Beyond The ‘Heliopause’

The longest-running and most distant spacecraft in history, Voyager 1, was launched on September 5, 1977, while its twin spacecraft, Voyager 2, was launched a little earlier on August 20, 1977. Voyager 2—now 12 billion miles away and traveling more slowly—continues to operate normally.
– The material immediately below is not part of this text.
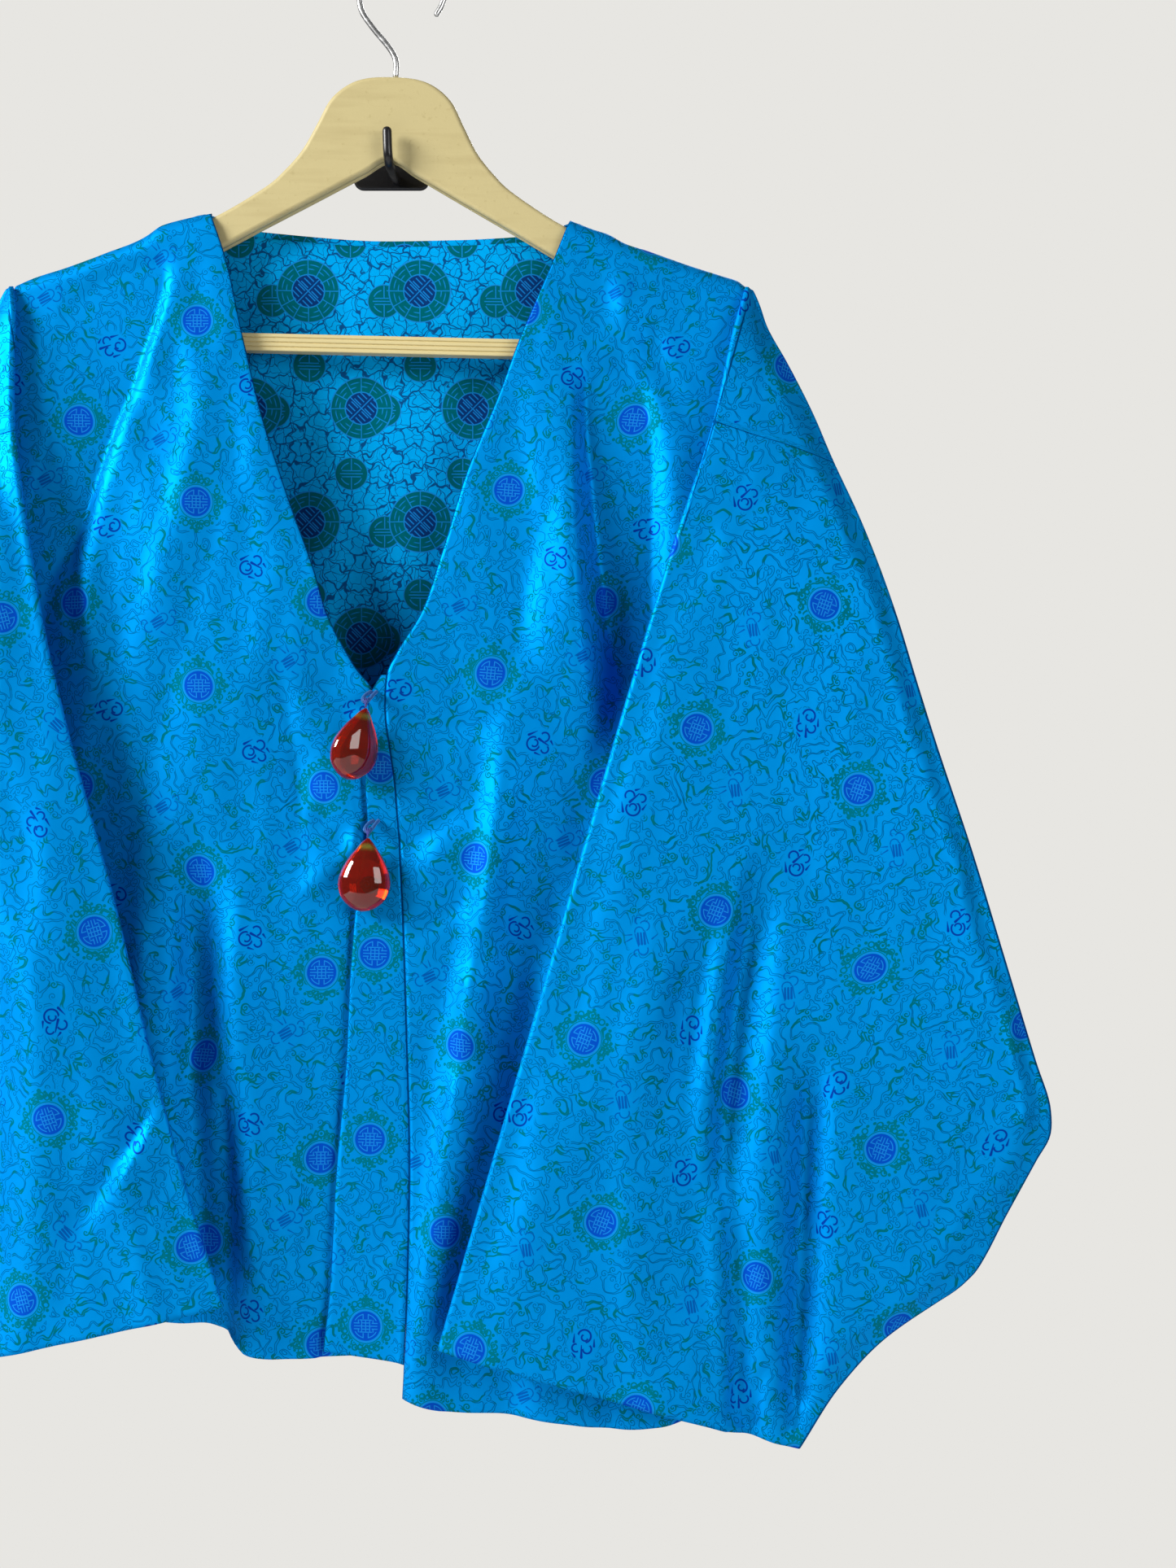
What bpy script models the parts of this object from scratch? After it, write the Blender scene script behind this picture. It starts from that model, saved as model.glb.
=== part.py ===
# Wide-sleeved jacket of lined brocade (magoja), open at a V neck, on a flat hanger on a wall hook.
# Metres, +Z up. The front faces -Y, and the wearer's left is at +X.
# The origin is the middle of the wall plate's back face.
# Tables of the cloth are in millimetres, in the garment's own frame, measured from a point level with the
# neck: x across, y depth (0 at the wall), z height.

import math
from collections import namedtuple

import bmesh
import bpy
import numpy as np
from mathutils import Matrix, Vector

# The garment's frame from the origin.
GARMENT_AT = Vector((0.0065, 0.0, -0.0370))

# Cloth, in millimetres.
CLOTH_WALL = 1.6
LINING_WALL = 1.0
SEAM_GAP = 0.3
SHOULDER_ROUND = 9.0
SHOULDER_DEPTH = -36.0
SHOULDER_TIP_LEFT = (194.5, -49.5)
SHOULDER_TIP_RIGHT = (-212.5, -49.0)
ARMHOLE_DROP = 280.5
ARMHOLE_SPREAD = 20.4
SIDE_DEPTH_FRONT = -41.9
SIDE_DEPTH_BACK = -38.1
SIDE_BLEND = 85.0
LAP_STEP = 2.6
HANGER_CLEAR = 2.3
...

Both are now beyond what astronomers call the heliopause—a protective bubble of particles and magnetic fields created by the sun, which is thought to represent the sun’s farthest influence. Voyager 1 got to the heliopause in 2012 and Voyager 2 in 2018.

Pale Blue Dot

Since their launch from Cape Canaveral, Florida, aboard Titan-Centaur rockets, Voyager 1 and Voyager 2 have had glittering careers. Both photographed Jupiter and Saturn in 1979 and 1980 before going their separate ways. Voyager 1 could have visited Pluto, but that was sacrificed so scientists could get images of Saturn’s moon, Titan, a maneuver that made it impossible for it to reach any other body in the solar system. Meanwhile, Voyager 2 took slingshots around the planets to also image Uranus in 1986 and Neptune in 1989—the only spacecraft ever to image the two outer planets.

On February 14, 1990, when 3.7 billion miles from Earth, Voyager 1 turned its cameras back towards the sun and took an image that included our planet as “a mote of dust suspended in a sunbeam.” Known as the “Pale Blue Dot,” it’s one of the most famous photos ever taken. It was remastered in 2019.